— Begin —

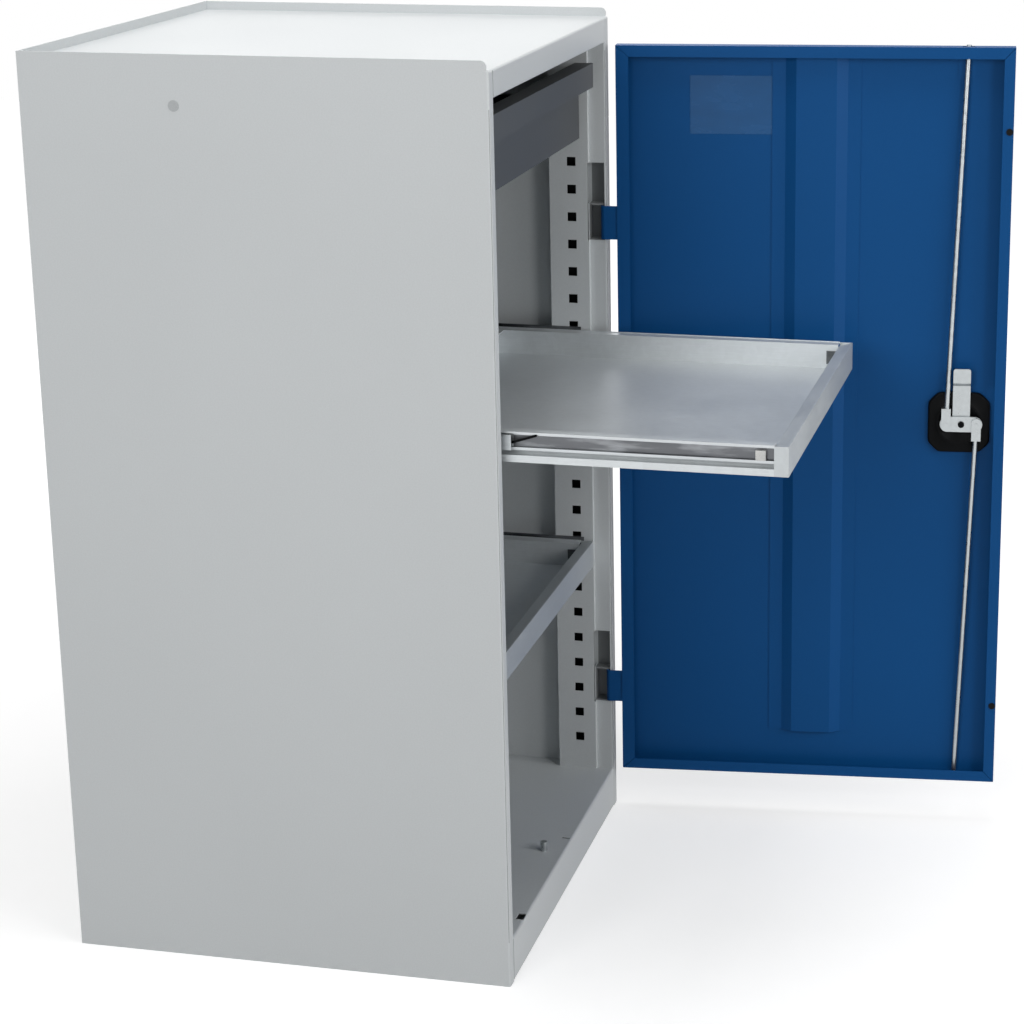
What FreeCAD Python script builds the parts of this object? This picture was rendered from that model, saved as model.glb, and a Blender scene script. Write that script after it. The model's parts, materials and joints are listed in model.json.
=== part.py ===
"""Tool cabinet: a sheet-steel cabinet with one hinged door, a drawer and two pull-out shelves.

Origin: centre of the footprint on the floor. +X is the hinge side, the front faces -Y, +Z is up.
"""
import FreeCAD, Part
import Sketcher
import os
import re

doc = FreeCAD.newDocument("tool_cabinet")

# Driving sizes in millimetres and degrees, one cell each
SIZES = [
    ("width", 500.0, "outside width"),
    ("depth", 500.0, "outside depth"),
    ("height", 1000.0, "height to the top of the rim"),
    ("carcass_sheet", 1.0, "sheet of the carcass"),
    ("top_rim", 10.0, "rim that stands above the top plate"),
    ("rim_corner", 6.0, "rounded front corner of the rim"),
    ("edge_radius", 2.5, "outside radius of the visible folds"),
    ("strip_height", 29.0, "front strip over the opening"),
    ("strip_return", 20.0, "return of the front strip"),
    ("plate_flange", 15.0, "weld flanges of the top plate and the rear corners"),
    ("floor_height", 51.0, "top of the cabinet floor"),
    ("base_return", 20.0, "returns that stand on the ground"),
    ("floor_return", 42.0, "return under the floor's front lip"),
    ("beam_width", 60.0, "beam under the cabinet floor"),
    ("beam_flange", 15.0, "flanges of the floor beam"),
    ("jamb_width", 16.0, "front face beside the opening"),
    ("rebate_depth", 21.0, "door rebate"),
    ("step_width", 6.0, "step that the door closes against"),
    ("step_return", 5.0, "return behind the step"),
    ("back_joint", 10.0, "place of the lap joint in the back"),
    ("back_lap", 12.0, "overlap of the back sheets"),
    ("upright_width", 42.4, "perforated upright, front to back"),
    ("upright_sheet", 1.5, "sheet of the uprights"),
    ("hole_size", 10.8, "square hole in the uprights"),
    ("hole_pitch", 33.1, "pitch of the square holes"),
    ("hole_first", 93.3, "height of the lowest hole"),
    ("hole_margin", 12.0, "least distance from a hole to the upright's top"),
    ("hole_offset", 15.5, "hole centre from the upright's front edge"),
    ("plug_diameter", 10.0, "plug in the side wall"),
    ("plug_head", 0.6, "plug head"),
    ("plug_rim", 0.8, "plug head round the shank"),
    ("plug_shank", 5.0, "plug length"),
    ("plug_place", 81.3, "plug behind the cabinet centre"),
    ("plug_drop", 42.1, "plug centre below the top plate"),
    ("peg_diameter", 8.0, "stop peg on the floor"),
    ("peg_height", 11.0, "stop peg height"),
    ("peg_place", -15.0, "stop peg from the centre"),
    ("peg_gap", 0.5, "gap between the peg and the closed door"),
    ("drain_place", 22.0, "drain slot from the centre"),
    ("drain_length", 9.5, "drain slot, front to back"),
    ("drain_width", 3.6, "drain slot width"),
    ("drain_edge", 3.0, "drain slot behind the front face"),
    ("door_free_gap", 1.5, "gap at the door's free edge"),
    ("door_hinge_gap", 5.0, "gap at the door's hinge edge"),
    ("door_top_gap", 2.5, "gap over the door"),
    ("door_bottom_gap", 3.0, "gap under the door"),
    ("door_thickness", 20.0, "door thickness"),
    ("door_sheet", 1.0, "sheet of the door"),
    ("door_edge", 2.0, "rounded outer edges of the door"),
    ("rim_hinge", 15.0, "door rim at the hinge edge"),
    ("rim_top", 13.25, "door rim at the top"),
    ("rim_free", 12.5, "door rim at the free edge"),
    ("rim_bottom", 13.0, "door rim at the bottom"),
    ("mitre_gap", 0.8, "open mitre at the rim corners"),
    ("door_angle", 96.0, "how far the door stands open"),
    ("pin_inset", 5.0, "hinge pin from the front and side faces"),
    ("pin_diameter", 4.0, "hinge pin"),
    ("pin_play", 0.08, "radial play on the hinge pin"),
    ("pin_end", 1.0, "pin beyond its bearing ears"),
    ("eye_wall", 1.6, "wall of the rolled eye"),
    ("strap_sheet", 2.0, "hinge strap thickness"),
    ("strap_height", 40.0, "hinge strap height"),
    ("strap_bend", 3.5, "hinge strap bend, at its middle"),
    ("strap_foot", 13.0, "strap inside the door"),
    ("strap_drop", 232.2, "bottom of the upper strap below the opening's top"),
    ("strap_rise", 91.8, "bottom of the lower strap above the floor"),
    ("hinge_slot", 92.7, "height of the slots in the rebate"),
    ("hinge_slot_start", 1.5, "slot below the strap"),
    ("hinge_slot_land", 3.0, "metal left in front of the slot"),
    ("ear_sheet", 2.0, "hinge bearing ears"),
    ("fit_gap", 0.3, "running gap between moving pieces"),
    ("hat_start", 182.0, "door stiffener from the hinge edge"),
    ("hat_flange", 15.6, "weld flange of the stiffener"),
    ("hat_slope", 12.7, "sloping side of the stiffener"),
    ("hat_face", 47.1, "face of the stiffener"),
    ("hat_height", 8.0, "height of the stiffener"),
    ("hat_bottom", 107.0, "bottom of the stiffener"),
    ("hat_top_gap", 4.0, "gap between the stiffener and the top fold"),
    ("label_start", 85.7, "film from the hinge edge"),
    ("label_width", 96.0, "film width"),
    ("label_drop", 36.6, "film below the door's top"),
    ("label_height", 68.4, "film height"),
    ("label_film", 0.3, "film thickness"),
    ("buffer_diameter", 8.0, "rubber buffer on the rim"),
    ("buffer_height", 0.8, "rubber buffer height"),
    ("buffer_edge", 4.6, "buffer centre from the free edge"),
    ("buffer_drop", 96.7, "upper buffer below the door's top"),
    ("buffer_rise", 100.5, "lower buffer above the door's bottom"),
    ("lock_place", 51.2, "lock axis from the free edge"),
    ("lock_height", 510.0, "lock axis height"),
    ("housing_width", 73.6, "lock housing width and height"),
    ("housing_corner", 15.0, "cut corners of the housing"),
    ("housing_thickness", 7.0, "lock housing thickness"),
    ("housing_bore", 11.5, "bore that the spindle turns in"),
    ("door_bore", 15.0, "hole in the door sheet round the spindle"),
    ("housing_offset", 2.6, "housing centre beside the lock axis"),
    ("housing_screw", 4.0, "screws of the housing"),
    ("screw_head", 7.5, "screw head diameter"),
    ("screw_head_height", 2.2, "screw head height"),
    ("screw_socket", 3.8, "socket in a screw head"),
    ("screw_seat", 2.0, "screw ends behind the rosette's face"),
    ("screw_place", 19.0, "lock screws beside the axis"),
    ("spindle_side", 8.0, "square spindle"),
    ("tongue_width", 20.6, "lock tongue width"),
    ("tongue_reach", 68.2, "lock tongue length beyond the axis"),
    ("tongue_corner", 3.0, "rounded corners of the tongue's tip"),
    ("tongue_bend", 46.7, "bend above the axis"),
    ("tongue_step", 4.0, "offset of the bent end"),
    ("tongue_setback", 1.2, "front of the bend above its back"),
    ("keeper_play", 1.5, "play of the tongue in its slots"),
    ("bar_sheet", 3.0, "thickness of the tongue and the cam"),
    ("cam_width", 18.7, "cam width"),
    ("cam_pin_radius", 18.0, "rod pins from the axis"),
    ("cam_end", 2.2, "pin from the middle of the cam's rounded end"),
    ("cam_pin", 5.0, "rod pin diameter"),
    ("rod_diameter", 6.0, "lock rod"),
    ("rod_start", 13.4, "rod end from the axis height"),
    ("rod_tip", 1.95, "rod axis beside the lock axis at the door's edge"),
    ("rod_depth", 4.0, "rod axis behind the door sheet at the door's edge"),
    ("rod_proud", 1.5, "upper rod above the door"),
    ("rod_sway", 7.2, "half length of the rod slots"),
    ("rod_shift", 2.4, "middle of a rod slot beside the lock axis"),
    ("rod_slot_edge", 0.2, "rod slot behind the door sheet"),
    ("rod_slot_depth", 8.8, "rod slot, front to back"),
    ("rod_offset", 3.9, "rod axis behind the housing at the lock's height"),
    ("rod_retract", 2.0, "lower rod's end above the door's bottom edge"),
    ("holder_width", 11.0, "rod holder width"),
    ("holder_foot", 8.0, "rod holder below its pin"),
    ("socket_depth", 6.2, "how far a rod sits in its holder"),
    ("socket_end", 2.0, "closed end of the socket"),
    ("holder_sheet", 3.0, "rod holder plate"),
    ("guide_width", 21.3, "plate behind the upper rod"),
    ("guide_height", 23.3, "height of that plate"),
    ("guide_drop", 14.5, "that plate below the door's top"),
    ("guide_sheet", 0.8, "thickness of that plate"),
    ("rosette_diameter", 54.0, "handle rosette"),
    ("rosette_height", 6.0, "handle rosette height"),
    ("hub_diameter", 30.0, "handle hub"),
    ("hub_height", 17.0, "handle hub height"),
    ("grip_length", 96.0, "handle grip length"),
    ("grip_width", 18.0, "handle grip width"),
    ("grip_height", 11.0, "handle grip thickness"),
    ("key_diameter", 16.0, "key cylinder"),
    ("key_proud", 0.8, "key cylinder in front of the hub"),
    ("key_slot_width", 1.6, "key slot width"),
    ("key_slot_length", 8.0, "key slot length"),
    ("key_slot_depth", 6.0, "key slot depth"),
    ("key_depth", 12.0, "key cylinder length in the hub"),
    ("drawer_hole_count", 2, "holes over the one that carries the drawer"),
    ("upper_hole_count", 15, "holes under the one that carries the upper shelf"),
    ("lower_hole_count", 7, "holes under the one that carries the lower shelf"),
    ("upper_shelf_out", 316.5, "how far the upper shelf stands out"),
    ("tray_gap", 2.0, "gap between a tray and the uprights"),
    ("tray_flange", 13.0, "side flange over the slides"),
    ("tray_sheet", 1.0, "sheet of the trays"),
    ("tray_height", 31.6, "shelf tray height"),
    ("tray_rear_gap", 49.5, "trays in front of the back"),
    ("tray_floor_lift", 2.0, "tray floor above the side flanges"),
    ("tray_lip", 0.8, "edge over the side flanges"),
    ("tray_hem", 7.5, "lip under the slides"),
    ("tray_rear_flange", 10.0, "rear flange of a tray"),
    ("front_depth", 15.0, "front profile of a shelf"),
    ("front_crest", 1.6, "flat crest of the front profile"),
    ("front_slope_height", 3.2, "fall of the inner slope"),
    ("shelf_door_gap", 0.5, "gap between a shelf and the closed door"),
    ("clip_width", 11.0, "corner clip width"),
    ("clip_height", 15.6, "corner clip height"),
    ("clip_sheet", 1.2, "corner clip thickness"),
    ("clip_slot", 1.6, "slots in a corner clip"),
    ("clip_slot_low", 9.4, "lower slot above the clip's bottom"),
    ("clip_slot_high", 12.5, "upper slot above the clip's bottom"),
    ("clip_margin", 1.8, "corner clip beside its slots"),
    ("clip_drop", 12.0, "corner clip below the slide's middle"),
    ("clip_place", 17.6, "corner clip behind the shelf front"),
    ("stop_size", 10.5, "white rail stop"),
    ("stop_place", 8.8, "rail stop behind the tray rail's front"),
    ("stop_depth", 4.5, "rail stop thickness"),
    ("rail_height", 19.4, "slide rail height"),
    ("rail_lip", 3.0, "lips at the rails' open edges"),
    ("rail_sheet", 1.2, "slide rail sheet"),
    ("rail_gap", 0.45, "gap over and under the rails"),
    ("tray_rail_depth", 5.0, "tray rail, side to side"),
    ("cabinet_rail_depth", 6.2, "cabinet rail, side to side"),
    ("middle_rail_drop", 3.6, "crossbar of the middle rail below the slide's middle"),
    ("middle_rail_end", 14.5, "middle rail's rear end in front of the cabinet rail's"),
    ("middle_rail_start", 114.5, "middle rail's front end behind the cabinet rail's"),
    ("cabinet_rail_start", 1.0, "cabinet rail behind the closed shelf profile"),
    ("hook_plate", 0.8, "hook plate thickness"),
    ("hook_plate_width", 14.0, "hook plate width"),
    ("hook_plate_margin", 6.0, "hook plate below its hooks' holes"),
    ("carrier_front", 9.0, "carrier strip in front of the first hook's hole"),
    ("carrier_below", 17.0, "carrier strip below the slide's middle"),
    ("carrier_above", 15.5, "carrier strip above the slide's middle"),
    ("hook_height", 4.3, "hook height"),
    ("hook_reach", 3.0, "hook through the upright"),
    ("hook_lip", 4.0, "hook behind the upright"),
    ("lever_length", 38.0, "slide release lever"),
    ("lever_thickness", 1.6, "release lever thickness"),
    ("lever_height", 2.5, "release lever height"),
    ("lever_rise", 8.5, "rise of the release lever"),
    ("lever_back", 12.0, "release lever behind the middle rail's front"),
    ("drawer_gap", 22.0, "drawer front inside the rebate faces"),
    ("drawer_front_height", 88.0, "drawer front height"),
    ("drawer_below", 19.15, "drawer front below its slides' middle"),
    ("drawer_lip_height", 28.0, "face of the grip lip"),
    ("drawer_lip_depth", 17.5, "grip lip in front of the drawer face"),
    ("drawer_lip_fall", 9.0, "slope under the grip lip"),
    ("drawer_face_gap", 7.0, "drawer face behind the closed door's rim"),
    ("drawer_return", 15.0, "bottom return of the drawer front"),
    ("drawer_top_return", 3.8, "top return of the drawer front behind its face"),
    ("drawer_wall", 50.0, "drawer side wall height"),
    ("drawer_hem", 9.0, "hem of the drawer walls"),
]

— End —

» WHAT IS NEEDED:
Your output must be the lines of the material above, from the first through the line that contains "two pull-out shelves.", copied exactly. Include both endpoints and nothing else.

» RESULT FOR THIS TASK:
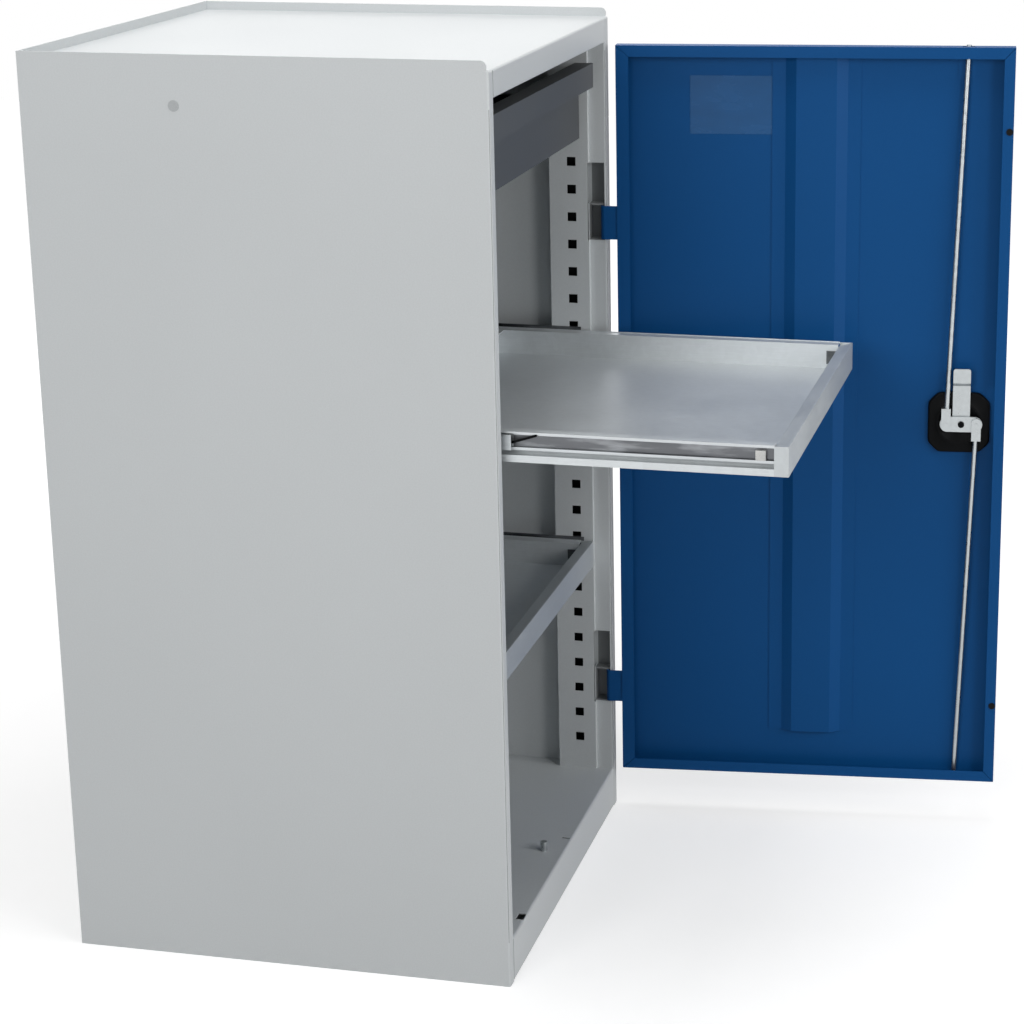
What FreeCAD Python script builds the parts of this object? This picture was rendered from that model, saved as model.glb, and a Blender scene script. Write that script after it. The model's parts, materials and joints are listed in model.json.
=== part.py ===
"""Tool cabinet: a sheet-steel cabinet with one hinged door, a drawer and two pull-out shelves.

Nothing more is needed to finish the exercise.